### Work instructions
Answer with one number: the count of lines in this material that hold the word "from".

### Data shown

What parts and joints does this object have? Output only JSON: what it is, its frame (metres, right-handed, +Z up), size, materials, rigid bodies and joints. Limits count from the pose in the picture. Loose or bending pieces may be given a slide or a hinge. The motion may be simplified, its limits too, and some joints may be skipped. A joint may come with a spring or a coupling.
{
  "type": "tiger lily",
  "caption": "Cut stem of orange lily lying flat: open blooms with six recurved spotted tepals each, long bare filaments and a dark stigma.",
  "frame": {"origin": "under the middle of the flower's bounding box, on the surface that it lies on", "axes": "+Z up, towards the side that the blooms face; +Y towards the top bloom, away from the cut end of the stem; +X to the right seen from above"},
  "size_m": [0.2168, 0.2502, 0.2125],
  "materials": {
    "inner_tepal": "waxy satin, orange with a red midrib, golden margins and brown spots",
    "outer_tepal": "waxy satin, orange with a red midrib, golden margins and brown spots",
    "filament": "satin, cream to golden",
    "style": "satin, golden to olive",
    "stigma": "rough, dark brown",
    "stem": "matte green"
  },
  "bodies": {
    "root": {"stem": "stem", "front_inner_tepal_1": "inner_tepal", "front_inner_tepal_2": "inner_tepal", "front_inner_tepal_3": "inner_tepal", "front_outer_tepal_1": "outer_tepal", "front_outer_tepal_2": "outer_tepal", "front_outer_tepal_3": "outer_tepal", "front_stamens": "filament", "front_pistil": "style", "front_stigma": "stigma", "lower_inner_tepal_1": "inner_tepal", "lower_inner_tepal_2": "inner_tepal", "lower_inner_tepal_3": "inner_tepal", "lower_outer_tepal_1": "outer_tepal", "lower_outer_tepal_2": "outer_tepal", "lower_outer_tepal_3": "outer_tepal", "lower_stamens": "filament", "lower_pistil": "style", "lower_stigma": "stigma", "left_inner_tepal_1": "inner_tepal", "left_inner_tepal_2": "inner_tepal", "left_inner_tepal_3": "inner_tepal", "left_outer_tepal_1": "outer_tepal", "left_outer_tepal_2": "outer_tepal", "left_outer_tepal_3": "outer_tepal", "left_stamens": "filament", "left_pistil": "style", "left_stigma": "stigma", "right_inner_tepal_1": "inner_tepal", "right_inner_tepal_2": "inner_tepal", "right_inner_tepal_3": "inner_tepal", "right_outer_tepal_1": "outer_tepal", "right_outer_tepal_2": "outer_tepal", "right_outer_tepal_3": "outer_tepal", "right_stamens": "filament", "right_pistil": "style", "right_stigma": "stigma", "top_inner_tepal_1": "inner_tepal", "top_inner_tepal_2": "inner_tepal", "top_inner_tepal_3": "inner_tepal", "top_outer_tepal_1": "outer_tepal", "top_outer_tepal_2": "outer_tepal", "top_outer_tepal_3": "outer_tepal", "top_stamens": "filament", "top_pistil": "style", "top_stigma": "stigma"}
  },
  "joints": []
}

==

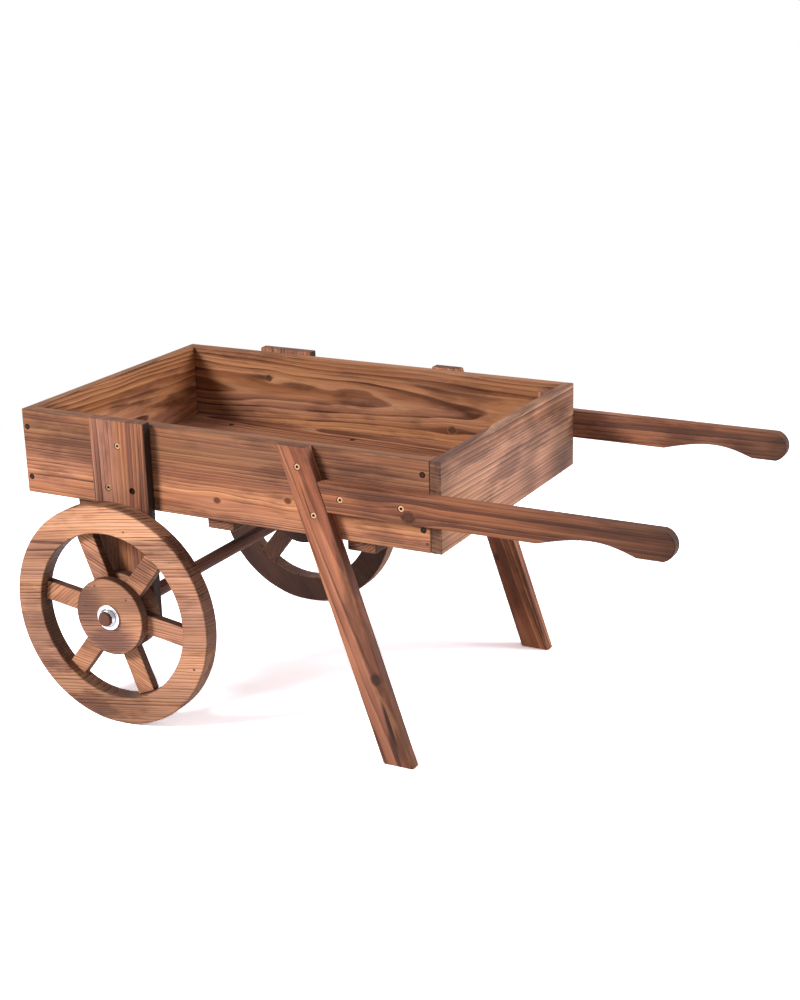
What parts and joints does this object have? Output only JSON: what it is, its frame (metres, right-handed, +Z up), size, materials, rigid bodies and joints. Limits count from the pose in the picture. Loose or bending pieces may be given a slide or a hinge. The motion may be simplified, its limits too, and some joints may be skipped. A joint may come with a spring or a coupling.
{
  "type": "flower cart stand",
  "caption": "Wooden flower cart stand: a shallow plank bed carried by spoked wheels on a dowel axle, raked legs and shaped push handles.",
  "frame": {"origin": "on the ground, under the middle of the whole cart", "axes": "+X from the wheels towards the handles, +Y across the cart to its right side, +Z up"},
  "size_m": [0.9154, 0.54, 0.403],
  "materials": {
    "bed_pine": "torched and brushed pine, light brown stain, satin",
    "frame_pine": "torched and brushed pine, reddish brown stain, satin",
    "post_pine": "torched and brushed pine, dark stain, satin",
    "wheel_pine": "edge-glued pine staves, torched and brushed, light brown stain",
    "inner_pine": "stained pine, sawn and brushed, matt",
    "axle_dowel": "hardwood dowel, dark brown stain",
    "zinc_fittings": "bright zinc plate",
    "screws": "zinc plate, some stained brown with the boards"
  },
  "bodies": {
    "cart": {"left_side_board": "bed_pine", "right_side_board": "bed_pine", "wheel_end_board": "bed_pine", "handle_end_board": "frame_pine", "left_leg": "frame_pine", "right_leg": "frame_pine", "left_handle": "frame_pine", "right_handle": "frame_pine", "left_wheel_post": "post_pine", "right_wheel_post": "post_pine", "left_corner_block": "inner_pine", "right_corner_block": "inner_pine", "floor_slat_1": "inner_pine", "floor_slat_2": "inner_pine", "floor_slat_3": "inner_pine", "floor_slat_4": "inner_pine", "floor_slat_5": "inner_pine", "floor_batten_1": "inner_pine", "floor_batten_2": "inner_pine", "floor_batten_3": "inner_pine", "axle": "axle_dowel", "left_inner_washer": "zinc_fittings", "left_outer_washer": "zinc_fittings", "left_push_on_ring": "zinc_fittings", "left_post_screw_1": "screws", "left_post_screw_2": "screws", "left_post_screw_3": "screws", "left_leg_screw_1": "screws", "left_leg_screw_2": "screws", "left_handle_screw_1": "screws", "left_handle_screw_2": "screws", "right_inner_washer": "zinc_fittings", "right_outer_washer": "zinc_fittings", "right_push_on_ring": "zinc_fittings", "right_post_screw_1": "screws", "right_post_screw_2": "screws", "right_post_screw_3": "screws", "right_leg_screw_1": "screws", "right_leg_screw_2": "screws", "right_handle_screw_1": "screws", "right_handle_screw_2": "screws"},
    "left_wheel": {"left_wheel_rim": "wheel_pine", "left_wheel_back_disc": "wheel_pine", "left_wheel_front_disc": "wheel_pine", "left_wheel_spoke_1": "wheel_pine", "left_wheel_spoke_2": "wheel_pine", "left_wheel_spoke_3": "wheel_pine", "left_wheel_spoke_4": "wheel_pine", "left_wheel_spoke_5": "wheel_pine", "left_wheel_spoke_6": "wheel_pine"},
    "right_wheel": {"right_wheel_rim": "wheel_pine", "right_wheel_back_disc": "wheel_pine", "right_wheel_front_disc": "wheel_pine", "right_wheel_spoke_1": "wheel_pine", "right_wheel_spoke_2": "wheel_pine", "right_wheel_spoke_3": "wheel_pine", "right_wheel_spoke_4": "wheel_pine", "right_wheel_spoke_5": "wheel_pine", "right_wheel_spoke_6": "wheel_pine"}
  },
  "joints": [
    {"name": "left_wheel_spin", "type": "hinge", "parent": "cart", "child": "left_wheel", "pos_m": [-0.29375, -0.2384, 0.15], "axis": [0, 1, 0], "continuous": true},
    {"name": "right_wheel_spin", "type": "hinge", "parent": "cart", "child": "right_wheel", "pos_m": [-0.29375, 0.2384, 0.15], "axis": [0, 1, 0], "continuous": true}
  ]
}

### Answer to this exercise
4